Making the Frame Square
Why it matters: A perfectly square and solid frame is absolutely necessary for print quality. A crooked or wobbly frame will directly cause slanted, warped, or incorrectly sized prints. The foundation must be perfect.
How-to Tip: As you tighten the vertical parts of the frame to the base, use a square tool or a reliable corner to make sure they form a perfect 90-degree angle. Once built, place the printer on a flat surface. It should not rock or wobble. If it does, loosen the base frame screws, press it flat, and tighten them again.
Checking Wheels and Belts
Wheels: Carefully and gently roll the print head (X-axis) and the print bed (Y-axis) along their tracks. They should move smoothly with a slight resistance, but no bumps, sticky spots, or too much wobbling. If a part wobbles, use the included wrench to slightly turn the special nut on the bottom wheel until the wobble is gone. If it's too tight, you'll feel flat spots as you roll; loosen it slightly.

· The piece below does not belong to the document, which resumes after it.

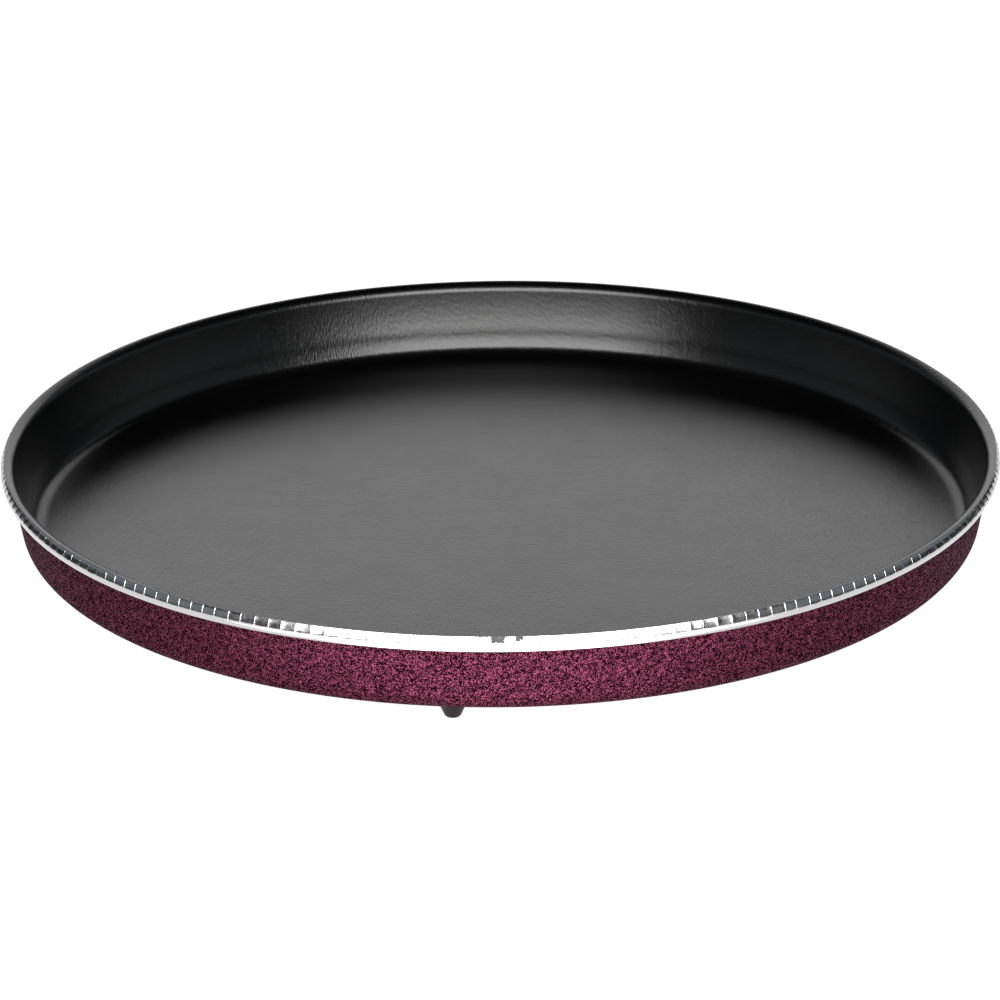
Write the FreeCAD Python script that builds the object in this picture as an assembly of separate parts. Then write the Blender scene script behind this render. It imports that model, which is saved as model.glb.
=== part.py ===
"""Round browning plate for a microwave oven: a pressed aluminium pan with a black non-stick lining,
a speckled outer enamel, a ferrite-filled rubber mat bonded under its base and three silicone feet.

Millimetres, +Z up.  The origin is on the surface that the feet stand on, under the pan's centre.
The sections below are drawn in the XZ plane and turned about Z.  Each sub-part is one closed solid,
written to parts/NAME.step.
"""
import FreeCAD, Part
import math
import os

# Pan
RIM_RADIUS = 160.0          # outer knee of the rim, before its rounding
RIM_TOP = 34.9              # top of the lip above the standing surface
BASE_BOTTOM = 8.2           # underside of the enamelled base
SHEET = 1.4                 # aluminium sheet
COAT = 0.25                 # lining and enamel, thickened so that they are solids
WALL_RADIUS = 154.5         # widest that the base corner would be with an upright wall
WALL_DRAFT = 9.9            # degrees that the wall leans outwards
CORNER_RADIUS = 6.8         # outside of the bend between base and wall
LIP_RADIUS = 3.5            # surface of the lining where it rolls over the lip

# Rim
LINING_END = 0.0            # degrees past the lip's top where the lining stops
GROOVE_END = -35.0          # the same for the enamel, in the groove under the lip
KNEE_DROP = 1.8             # knee between the crimped shoulder and the edge, below the lip's top
KNEE_ROUND = 0.4
EDGE_DROP = 4.6             # lower end of the turned-down edge below the lip's top
EDGE_RADIUS = 159.2         # outside of the turned-down edge at its lower end
EDGE_THICKNESS = 1.25

# Ferrite mat
MAT_RADIUS = 143.0
MAT_THICKNESS = 2.2
MAT_CHAMFER = 0.6
GROOVE_RADII = (40.0, 80.0, 120.0)
GROOVE_WIDTH = 4.0
GROOVE_DEPTH = 0.6

# Feet
FOOT_COUNT = 3
FOOT_CIRCLE = 137.5         # radius of the circle that the feet stand on
FOOT_TURN = 6.1             # degrees from the front (-Y) to the first foot, towards -X
FOOT_ROOT_RADIUS = 4.9      # cone where it leaves the mat
FOOT_SHANK_RADIUS = 4.5     # straight neck through the mat
FOOT_FLANGE_RADIUS = 6.5    # flange held between the base and the mat
FOOT_FLANGE = 1.0
FOOT_FLAT_RADIUS = 1.5      # flat that touches the table
FOOT_TIP_ROUND = 1.2        # rounding between the flat and the cone
FOOT_TIP_TURN = 66.0        # degrees of that rounding

# Centres of the two bends of the wall's section, which every layer of the wall shares
DRAFT = math.radians(WALL_DRAFT)
WALL_THICKNESS = SHEET + 2.0 * COAT
CORNER_R = WALL_RADIUS - CORNER_RADIUS
CORNER_Z = BASE_BOTTOM + CORNER_RADIUS
LIP_Z = RIM_TOP - LIP_RADIUS
BENDS_APART = CORNER_RADIUS - WALL_THICKNESS + LIP_RADIUS
LIP_R = CORNER_R + (BENDS_APART + (LIP_Z - CORNER_Z) * math.sin(DRAFT)) / math.cos(DRAFT)
MAT_BOTTOM = BASE_BOTTOM - MAT_THICKNESS


def polar(centre, radius, degrees):
    """Point of a section at an angle from +Z, turning towards +R."""
    angle = math.radians(degrees)
    return (centre[0] + radius * math.sin(angle), centre[1] + radius * math.cos(angle))


def vector(point):
    return FreeCAD.Vector(point[0], 0.0, point[1])


def line(start, end):
    return Part.LineSegment(vector(start), vector(end)).toShape()


def arc(start, middle, end):
    return Part.Arc(vector(start), vector(middle), vector(end)).toShape()


def outline(points):
    """Straight edges joining the points in a row."""
    return [line(start, end) for start, end in zip(points, points[1:])]


def turned(edges):
    """Solid of revolution about Z of a closed section."""
    face = Part.Face(Part.Wire(Part.sortEdges(edges)[0]))
    return face.revolve(FreeCAD.Vector(0, 0, 0), FreeCAD.Vector(0, 0, 1), 360.0)


def unit(start, end):
    length = math.hypot(end[0] - start[0], end[1] - start[1])
    return ((end[0] - start[0]) / length, (end[1] - start[1]) / length)


def stepped(point, direction, distance):
    return (point[0] + distance * direction[0], point[1] + distance * direction[1])


def crossing(point, direction, other, other_direction):
    """Where two lines of a section cross."""
    det = direction[0] * other_direction[1] - direction[1] * other_direction[0]
    gap = (other[0] - point[0], other[1] - point[1])
    return stepped(point, direction, (gap[0] * other_direction[1] - gap[1] * other_direction[0]) / det)


def wall_surface(depth, lip_end):
    """Edges of the surface that lies depth below the lining's face, from the axis to lip_end
    degrees past the lip's top, with the two end points."""
    corner_centre = (CORNER_R, CORNER_Z)
    lip_centre = (LIP_R, LIP_Z)
    corner = CORNER_RADIUS - WALL_THICKNESS + depth
    lip = LIP_RADIUS - depth
    axis = (0.0, CORNER_Z - corner)
    floor_end = polar(corner_centre, corner, 180.0)
    wall_low = polar(corner_centre, corner, 90.0 + WALL_DRAFT)
    wall_high = polar(lip_centre, lip, WALL_DRAFT - 90.0)
    end = polar(lip_centre, lip, lip_end)
    edges = [
        line(axis, floor_end),
        arc(floor_end, polar(corner_centre, corner, 135.0), wall_low),
        line(wall_low, wall_high),
        arc(wall_high, polar(lip_centre, lip, (WALL_DRAFT - 90.0 + lip_end) / 2.0), end),
    ]
    return edges, axis, end


def skin(inner_depth, outer_depth, lip_end):
    """Thin turned skin between two depths of the wall."""
    inner, inner_axis, inner_end = wall_surface(inner_depth, lip_end)
    outer, outer_axis, outer_end = wall_surface(outer_depth, lip_end)
    return turned(inner + outer + [line(inner_axis, outer_axis), line(inner_end, outer_end)])


def make_lining():
    """Black non-stick coat on the floor, the inner wall and the top of the lip."""
    return skin(0.0, COAT, LINING_END)


def make_enamel():
    """Speckled coat on the underside and the outer wall, up into the groove under the rim."""
    return skin(COAT + SHEET, WALL_THICKNESS, GROOVE_END)


def make_shell():
    """Pressed pan whose lip rolls outwards over a crimped shoulder into a turned-down edge."""
    top, top_axis, shoulder_start = wall_surface(COAT, LINING_END)
    under, under_axis, groove_end = wall_surface(COAT + SHEET, GROOVE_END)
    knee = (RIM_RADIUS, RIM_TOP - KNEE_DROP)
    edge_outer = (EDGE_RADIUS, RIM_TOP - EDGE_DROP)
    edge_inner = (EDGE_RADIUS - EDGE_THICKNESS, RIM_TOP - EDGE_DROP)
    slope = unit(shoulder_start, knee)
    drop = unit(knee, edge_outer)
    knee_in = stepped(knee, slope, -KNEE_ROUND)
    knee_out = stepped(knee, drop, KNEE_ROUND)
    knee_middle = stepped(knee, unit(knee, ((knee_in[0] + knee_out[0]) / 2.0,
                                            (knee_in[1] + knee_out[1]) / 2.0)), KNEE_ROUND / 5.0)
    groove_corner = crossing(groove_end, (1.0, 0.0), edge_inner, drop)
    rim = [line(shoulder_start, knee_in), arc(knee_in, knee_middle, knee_out)]
    rim += outline([knee_out, edge_outer, edge_inner, groove_corner, groove_end])
    return turned(top + rim + under + [line(top_axis, under_axis)])


def foot_centres():
    """Points on the table under the feet, the first one near the front."""
    centres = []
    for index in range(FOOT_COUNT):
        angle = math.radians(270.0 - FOOT_TURN - index * 360.0 / FOOT_COUNT)
        centres.append(FreeCAD.Vector(FOOT_CIRCLE * math.cos(angle), FOOT_CIRCLE * math.sin(angle), 0.0))
    return centres


def make_mat():
    """Ferrite-filled rubber disc with shallow ring grooves and a stepped hole for each foot."""
    section = [
        (0.0, BASE_BOTTOM),
        (MAT_RADIUS, BASE_BOTTOM),
        (MAT_RADIUS, MAT_BOTTOM + MAT_CHAMFER),
        (MAT_RADIUS - MAT_CHAMFER, MAT_BOTTOM),
    ]
    for radius in reversed(GROOVE_RADII):
        outer = radius + GROOVE_WIDTH / 2.0
        inner = radius - GROOVE_WIDTH / 2.0
        section += [
            (outer, MAT_BOTTOM),
            (outer - GROOVE_DEPTH, MAT_BOTTOM + GROOVE_DEPTH),
            (inner + GROOVE_DEPTH, MAT_BOTTOM + GROOVE_DEPTH),
            (inner, MAT_BOTTOM),
        ]
    section += [(0.0, MAT_BOTTOM), (0.0, BASE_BOTTOM)]
    mat = turned(outline(section))
    to_mat_bottom = FreeCAD.Vector(0.0, 0.0, MAT_BOTTOM)
    to_flange = FreeCAD.Vector(0.0, 0.0, BASE_BOTTOM - FOOT_FLANGE)
    for centre in foot_centres():
        neck = Part.makeCylinder(FOOT_SHANK_RADIUS, MAT_THICKNESS, centre + to_mat_bottom)
        seat = Part.makeCylinder(FOOT_FLANGE_RADIUS, FOOT_FLANGE, centre + to_flange)
        mat = mat.cut(neck.fuse(seat))
    return mat


def make_foot(centre):
    """Silicone plug: a flange under the base, a neck through the mat and a cone with a round tip."""
    flange_bottom = BASE_BOTTOM - FOOT_FLANGE
    tip_centre = (FOOT_FLAT_RADIUS, FOOT_TIP_ROUND)
    tip_start = (FOOT_FLAT_RADIUS, 0.0)
    tip_middle = polar(tip_centre, FOOT_TIP_ROUND, 180.0 - FOOT_TIP_TURN / 2.0)
    tip_end = polar(tip_centre, FOOT_TIP_ROUND, 180.0 - FOOT_TIP_TURN)
    body = outline([
        tip_end,
        (FOOT_ROOT_RADIUS, MAT_BOTTOM),
        (FOOT_SHANK_RADIUS, MAT_BOTTOM),
        (FOOT_SHANK_RADIUS, flange_bottom),
        (FOOT_FLANGE_RADIUS, flange_bottom),
        (FOOT_FLANGE_RADIUS, BASE_BOTTOM),
        (0.0, BASE_BOTTOM),
        (0.0, 0.0),
        tip_start,
    ])
    foot = turned(body + [arc(tip_start, tip_middle, tip_end)])
    foot.translate(centre)
    return foot


def export(name, shape):
    """Writes the one solid of a sub-part and prints what it measures."""
    solid = shape.Solids[0]
    box = solid.optimalBoundingBox()
    print(f"{name:16} {len(shape.Solids)} solid, valid {solid.isValid()}, {solid.Volume / 1000.0:8.3f} cm3, "
          f"X {box.XMin:8.2f} {box.XMax:8.2f}, Y {box.YMin:8.2f} {box.YMax:8.2f}, Z {box.ZMin:5.2f} {box.ZMax:5.2f}")
    solid.exportStep(f"parts/{name}.step")


def main():
    os.makedirs("parts", exist_ok=True)
    export("pan_shell", make_shell())
    export("nonstick_lining", make_lining())
    export("outer_enamel", make_enamel())
    export("susceptor_mat", make_mat())
    for number, centre in enumerate(foot_centres(), start=1):
        export(f"foot_{number}", make_foot(centre))


main()
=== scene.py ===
"""Looks of a round microwave browning plate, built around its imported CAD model.

Metres, in the CAD model's frame: +Z up, with the origin on the surface that the feet stand on.
A section is a list of (radius, height) points from the axis over the top face and back to the axis
under the piece, and turned() makes a closed mesh of it.  Angles go round from the front (-Y), where
the camera stands, towards +X.
"""
import math
import random

import bmesh
import bpy
from mathutils import Matrix, Vector


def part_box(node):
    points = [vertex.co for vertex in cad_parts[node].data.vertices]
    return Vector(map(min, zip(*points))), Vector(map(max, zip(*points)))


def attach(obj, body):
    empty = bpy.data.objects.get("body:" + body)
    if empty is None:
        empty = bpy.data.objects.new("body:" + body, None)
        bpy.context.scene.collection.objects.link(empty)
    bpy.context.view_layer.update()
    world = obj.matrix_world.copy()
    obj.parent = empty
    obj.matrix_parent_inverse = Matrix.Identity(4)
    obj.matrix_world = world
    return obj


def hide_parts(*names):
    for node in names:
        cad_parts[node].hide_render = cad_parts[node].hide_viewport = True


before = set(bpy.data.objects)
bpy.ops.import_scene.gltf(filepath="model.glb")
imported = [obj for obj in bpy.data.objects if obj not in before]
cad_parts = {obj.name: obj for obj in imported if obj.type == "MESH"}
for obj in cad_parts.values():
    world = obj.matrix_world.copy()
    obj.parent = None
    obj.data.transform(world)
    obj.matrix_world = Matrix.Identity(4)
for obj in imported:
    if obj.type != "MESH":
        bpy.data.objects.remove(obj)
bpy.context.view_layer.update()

MM = 0.001

# Sizes from the CAD nodes
SHELL_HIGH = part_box("pan_shell")[1]
LINING_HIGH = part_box("nonstick_lining")[1]
ENAMEL_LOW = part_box("outer_enamel")[0]
MAT_LOW, MAT_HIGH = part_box("susceptor_mat")
FOOT_NODES = sorted(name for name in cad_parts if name.startswith("foot_"))
RIM_TOP = LINING_HIGH.z
RIM_RADIUS = SHELL_HIGH.x
LIP_R = LINING_HIGH.x
BASE_BOTTOM = ENAMEL_LOW.z
MAT_BOTTOM = MAT_LOW.z
MAT_RADIUS = MAT_HIGH.x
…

Belts: Your X-axis and Y-axis belts should be tight enough. They should be tight enough to make a low "twang" sound when plucked, similar to a bass guitar string. They should not be so tight that they stop the motor's movement, nor so loose that they can slip on the drive gear.
Important Power Supply Check
Important Warning: Before you plug the printer into the wall, you must do this important safety check. Find the power supply unit (PSU) on the back or bottom of your printer. There is a small red or yellow switch. This switch sets the input voltage.
Set it to the correct voltage for your area. For North America, this is 115V. For Europe, the UK, and many other areas, it is 230V. Check your local standard. Using the wrong setting will permanently damage the power supply and possibly other electronic parts.
Part 2: Pre-Flight Checklist
The Most Important Skill: Bed Leveling
What it is: Bed leveling, or "tramming," is the process of making sure the nozzle stays at a perfectly consistent distance from the print surface at every single point. The nozzle's path must be parallel to the bed.
Why it's king: An estimated 90% of all first-print failures are due to a poorly leveled bed. It is the single most important factor in getting your first layer to stick properly to the build plate, which is the foundation for the entire print. Master this skill, and you will solve most of your printing problems before they start.
The Paper Leveling Method
- Turn on your printer. Using the control knob, go through the menu to
Prepare -> Auto Home. This will move the print head and bed to their zero positions (front-left corner). - Next, select
Prepare -> Disable Steppers. This turns off the motors, allowing you to freely and gently move the print head (X-axis) and the print bed (Y-axis) by hand. - Place a standard piece of A4 or letter-sized office paper on the print bed, directly under the nozzle.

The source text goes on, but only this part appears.